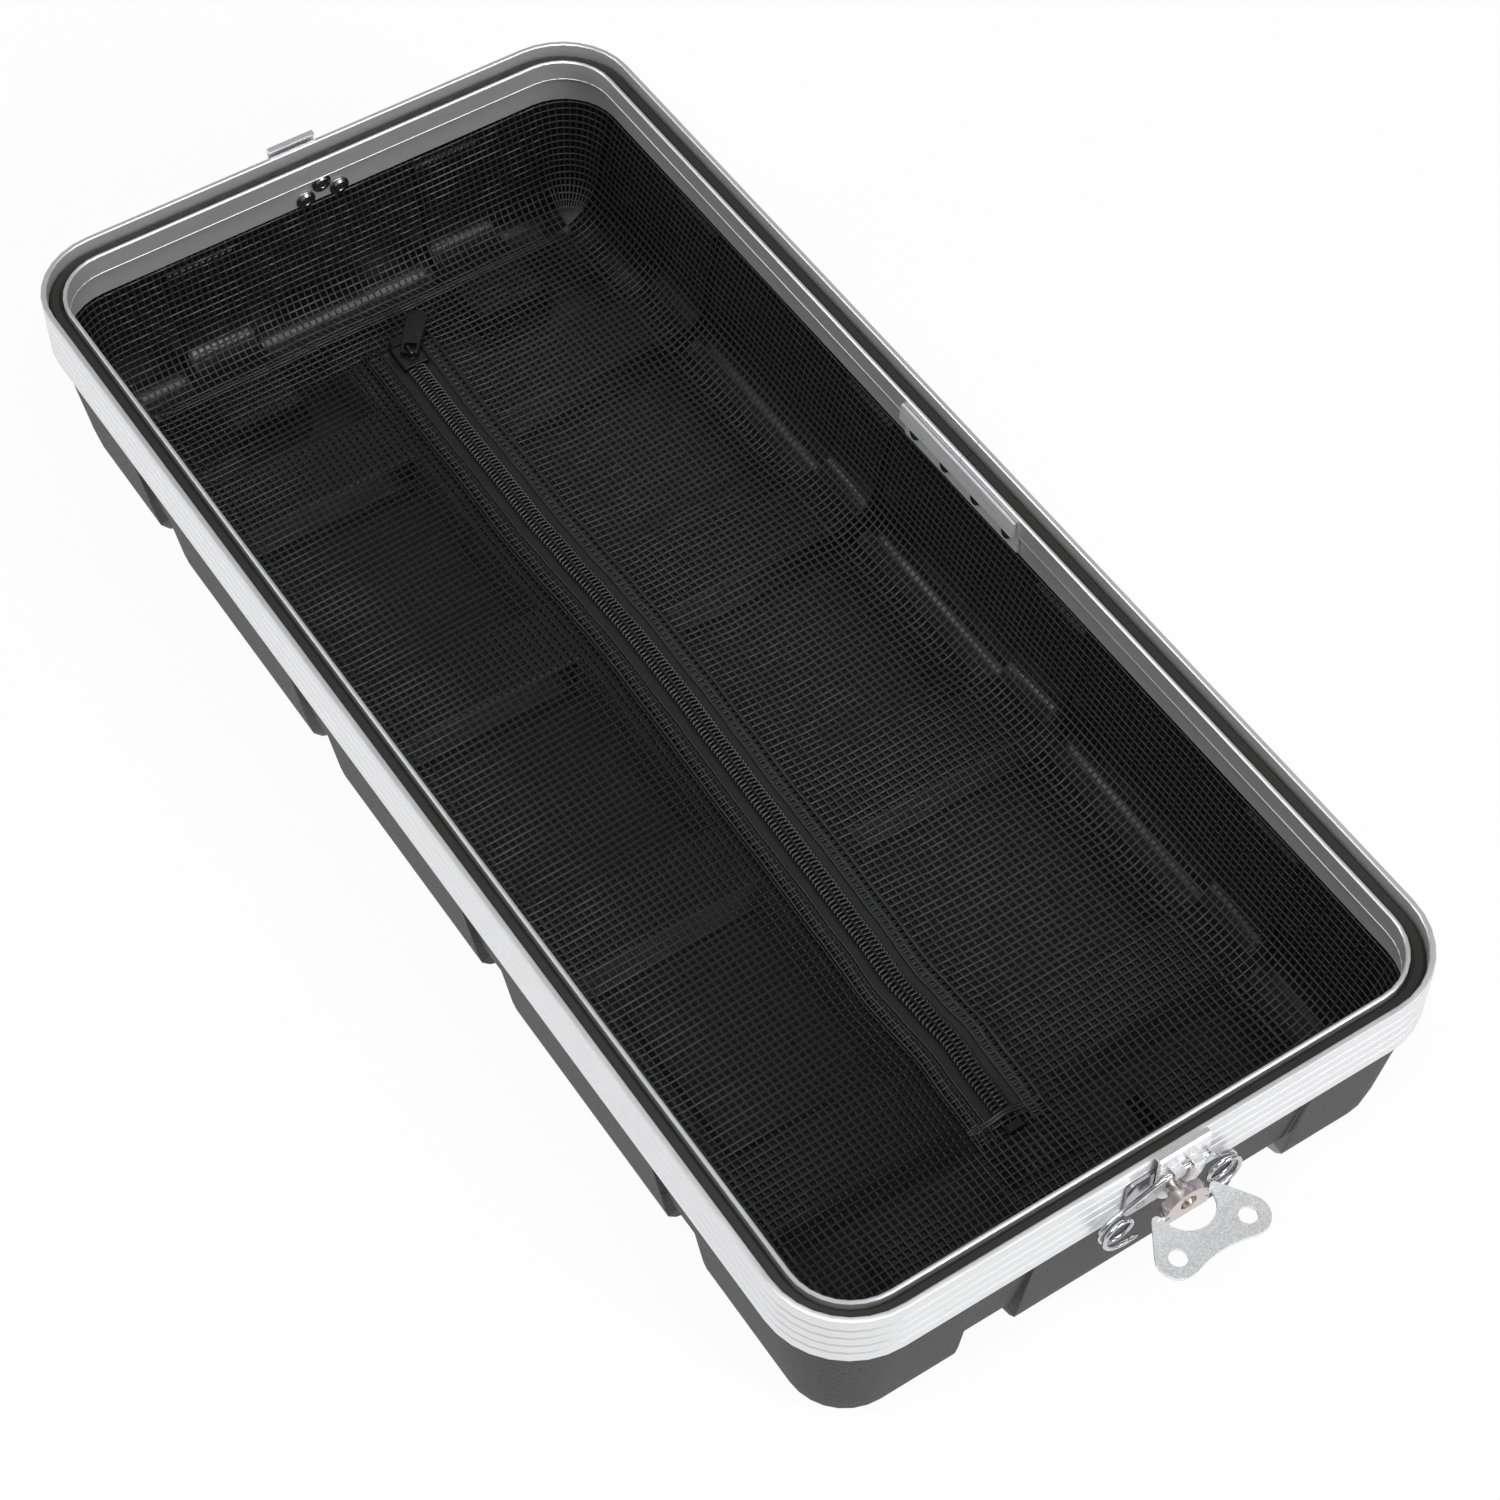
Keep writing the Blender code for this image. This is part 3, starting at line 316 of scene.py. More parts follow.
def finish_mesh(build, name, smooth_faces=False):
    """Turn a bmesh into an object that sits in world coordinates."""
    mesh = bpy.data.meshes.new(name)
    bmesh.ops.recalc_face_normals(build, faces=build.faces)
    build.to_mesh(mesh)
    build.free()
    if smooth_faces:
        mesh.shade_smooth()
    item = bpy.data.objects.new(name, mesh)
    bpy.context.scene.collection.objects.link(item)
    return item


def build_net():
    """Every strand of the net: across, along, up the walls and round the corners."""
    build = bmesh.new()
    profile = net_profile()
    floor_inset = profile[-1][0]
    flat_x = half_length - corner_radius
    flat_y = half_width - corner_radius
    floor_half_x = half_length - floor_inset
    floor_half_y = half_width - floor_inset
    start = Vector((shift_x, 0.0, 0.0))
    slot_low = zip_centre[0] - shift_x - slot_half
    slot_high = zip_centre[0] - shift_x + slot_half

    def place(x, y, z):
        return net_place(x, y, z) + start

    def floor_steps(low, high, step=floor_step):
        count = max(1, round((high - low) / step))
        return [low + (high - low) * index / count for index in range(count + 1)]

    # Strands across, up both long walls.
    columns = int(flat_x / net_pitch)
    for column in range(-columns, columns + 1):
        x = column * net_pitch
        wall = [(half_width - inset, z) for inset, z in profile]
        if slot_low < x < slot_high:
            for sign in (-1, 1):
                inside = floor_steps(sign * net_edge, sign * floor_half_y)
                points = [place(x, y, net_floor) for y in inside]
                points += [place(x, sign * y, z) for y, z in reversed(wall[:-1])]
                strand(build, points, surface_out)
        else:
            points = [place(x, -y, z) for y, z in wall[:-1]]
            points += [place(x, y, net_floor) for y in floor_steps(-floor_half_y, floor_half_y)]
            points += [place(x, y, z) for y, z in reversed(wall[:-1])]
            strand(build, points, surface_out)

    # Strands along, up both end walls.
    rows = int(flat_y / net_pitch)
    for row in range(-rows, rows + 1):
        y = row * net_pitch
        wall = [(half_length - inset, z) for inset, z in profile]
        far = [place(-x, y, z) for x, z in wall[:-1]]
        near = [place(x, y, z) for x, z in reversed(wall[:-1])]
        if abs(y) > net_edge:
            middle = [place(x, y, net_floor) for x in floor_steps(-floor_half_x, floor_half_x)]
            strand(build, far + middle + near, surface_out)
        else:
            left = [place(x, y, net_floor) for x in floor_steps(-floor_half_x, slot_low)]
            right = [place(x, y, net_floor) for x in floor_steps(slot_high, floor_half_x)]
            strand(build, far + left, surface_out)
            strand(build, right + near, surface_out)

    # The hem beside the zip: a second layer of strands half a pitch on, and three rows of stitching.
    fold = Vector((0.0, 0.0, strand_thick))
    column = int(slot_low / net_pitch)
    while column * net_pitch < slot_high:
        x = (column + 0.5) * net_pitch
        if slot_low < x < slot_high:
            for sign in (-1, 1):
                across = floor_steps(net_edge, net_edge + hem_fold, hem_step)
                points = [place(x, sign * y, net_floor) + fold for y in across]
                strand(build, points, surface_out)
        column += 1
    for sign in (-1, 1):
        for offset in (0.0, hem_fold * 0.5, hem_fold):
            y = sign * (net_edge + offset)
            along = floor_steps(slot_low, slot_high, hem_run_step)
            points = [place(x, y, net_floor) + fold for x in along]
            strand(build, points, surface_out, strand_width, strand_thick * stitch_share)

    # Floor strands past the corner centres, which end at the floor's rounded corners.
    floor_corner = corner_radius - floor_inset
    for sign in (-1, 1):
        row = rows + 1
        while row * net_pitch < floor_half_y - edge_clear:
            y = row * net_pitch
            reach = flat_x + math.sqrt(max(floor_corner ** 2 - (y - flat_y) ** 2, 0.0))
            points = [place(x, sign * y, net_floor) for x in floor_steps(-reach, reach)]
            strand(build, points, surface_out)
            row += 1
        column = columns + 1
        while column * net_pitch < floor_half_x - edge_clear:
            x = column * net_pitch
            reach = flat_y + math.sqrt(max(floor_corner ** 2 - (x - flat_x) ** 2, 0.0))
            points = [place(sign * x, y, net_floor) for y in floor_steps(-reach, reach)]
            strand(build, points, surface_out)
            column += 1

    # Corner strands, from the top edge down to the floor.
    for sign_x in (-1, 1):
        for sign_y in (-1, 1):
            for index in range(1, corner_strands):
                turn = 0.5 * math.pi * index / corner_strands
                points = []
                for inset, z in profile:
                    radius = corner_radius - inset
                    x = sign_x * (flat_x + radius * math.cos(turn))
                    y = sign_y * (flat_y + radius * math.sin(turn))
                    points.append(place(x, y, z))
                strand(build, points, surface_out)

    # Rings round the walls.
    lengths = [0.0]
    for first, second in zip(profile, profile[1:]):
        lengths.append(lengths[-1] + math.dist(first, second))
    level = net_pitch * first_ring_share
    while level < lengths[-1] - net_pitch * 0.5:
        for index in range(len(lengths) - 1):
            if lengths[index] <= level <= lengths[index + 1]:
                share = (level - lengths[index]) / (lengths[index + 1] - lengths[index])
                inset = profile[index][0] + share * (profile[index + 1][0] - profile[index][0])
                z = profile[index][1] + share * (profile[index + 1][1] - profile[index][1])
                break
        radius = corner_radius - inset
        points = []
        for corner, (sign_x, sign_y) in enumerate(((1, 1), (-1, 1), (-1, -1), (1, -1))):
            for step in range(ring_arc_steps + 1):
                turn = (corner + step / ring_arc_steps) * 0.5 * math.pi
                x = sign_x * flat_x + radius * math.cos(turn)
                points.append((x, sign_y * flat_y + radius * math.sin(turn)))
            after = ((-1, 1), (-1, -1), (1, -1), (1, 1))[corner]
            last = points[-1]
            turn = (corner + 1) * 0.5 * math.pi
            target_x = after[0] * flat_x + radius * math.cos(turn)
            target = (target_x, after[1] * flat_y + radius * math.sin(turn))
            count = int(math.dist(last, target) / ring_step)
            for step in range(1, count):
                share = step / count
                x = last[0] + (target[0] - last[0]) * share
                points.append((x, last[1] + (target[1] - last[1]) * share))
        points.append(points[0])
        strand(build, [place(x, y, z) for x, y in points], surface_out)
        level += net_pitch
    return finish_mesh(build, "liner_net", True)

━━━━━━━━

### [SET TASK]
Please reproduce exactly the lines above, beginning with the first and ending with the line that contains "return item", and include nothing outside that range.

### [TASK ANSWER]
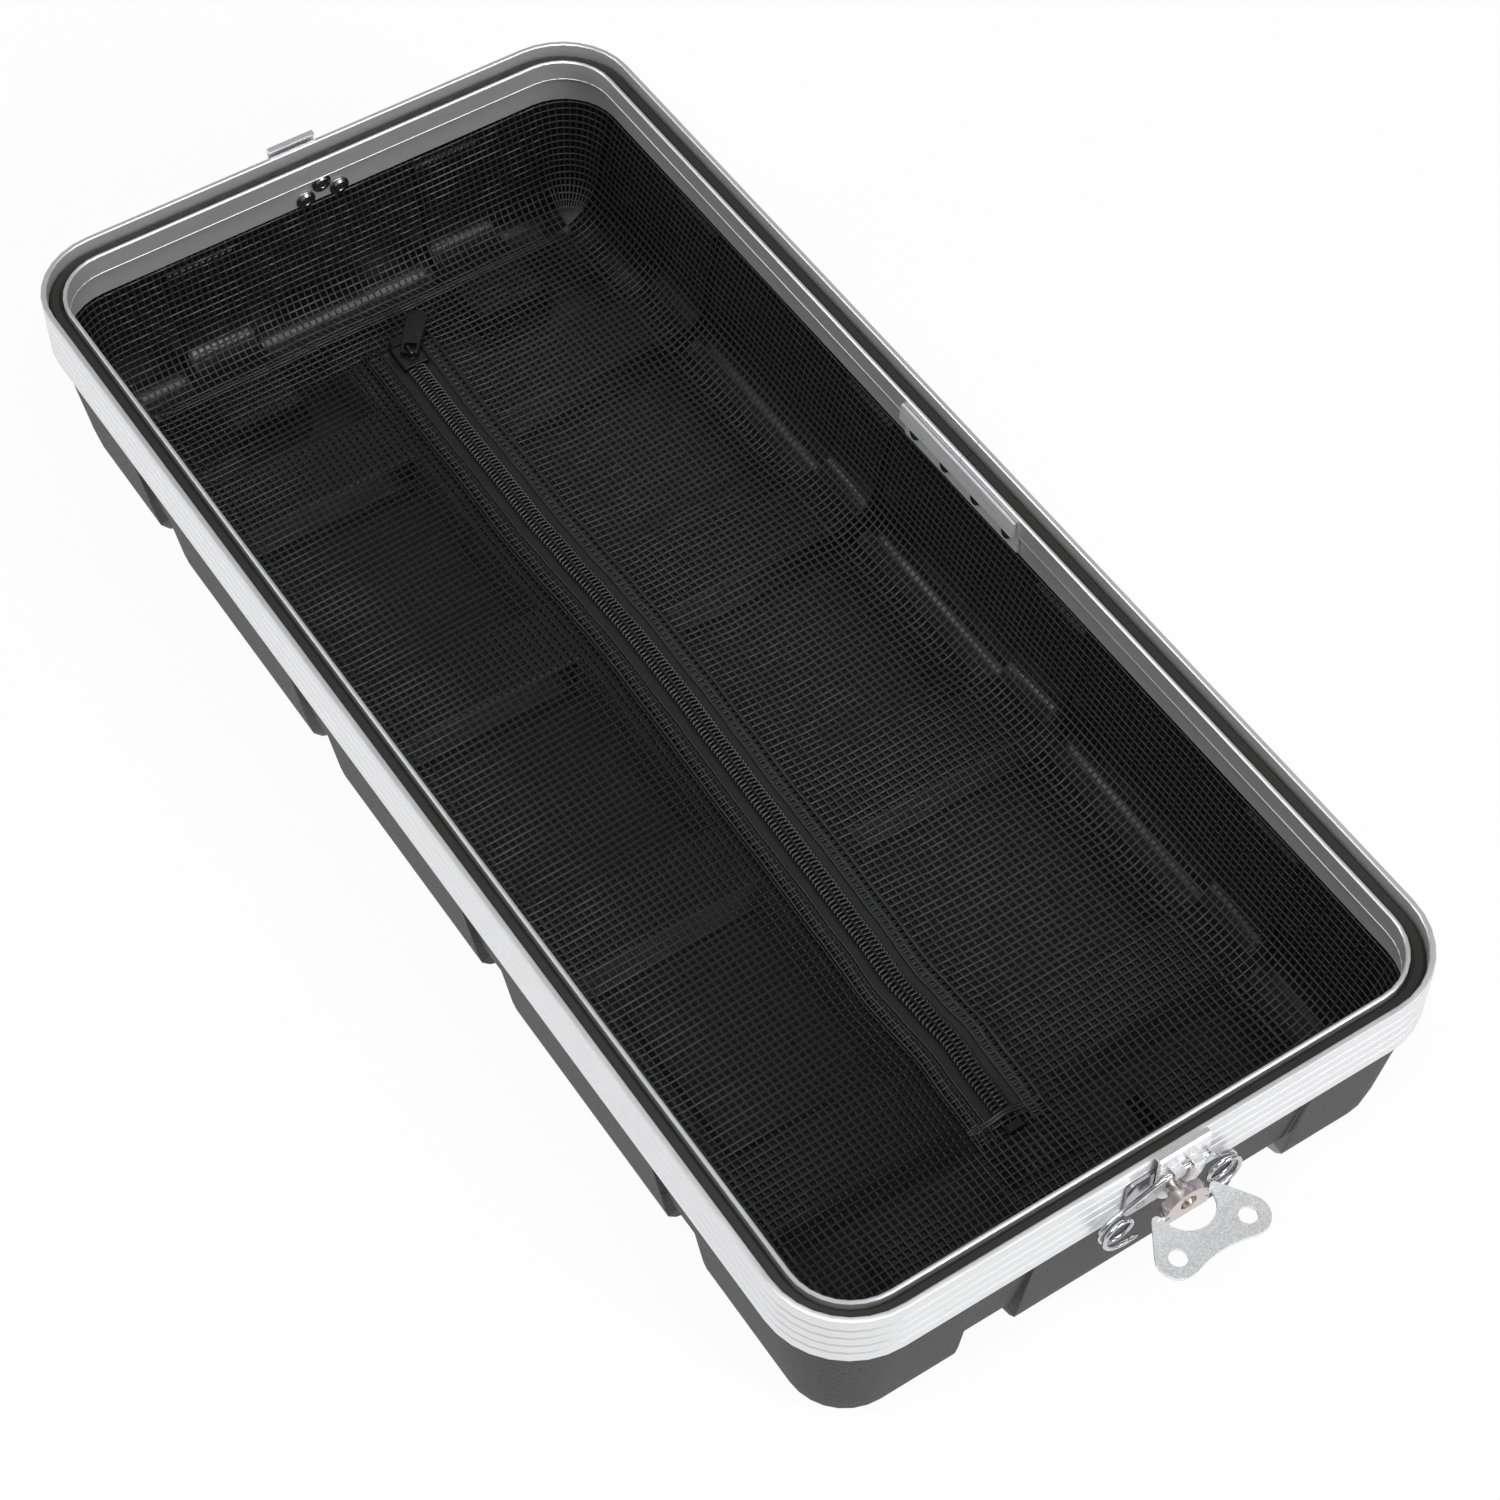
Keep writing the Blender code for this image. This is part 3, starting at line 316 of scene.py. More parts follow.
def finish_mesh(build, name, smooth_faces=False):
    """Turn a bmesh into an object that sits in world coordinates."""
    mesh = bpy.data.meshes.new(name)
    bmesh.ops.recalc_face_normals(build, faces=build.faces)
    build.to_mesh(mesh)
    build.free()
    if smooth_faces:
        mesh.shade_smooth()
    item = bpy.data.objects.new(name, mesh)
    bpy.context.scene.collection.objects.link(item)
    return item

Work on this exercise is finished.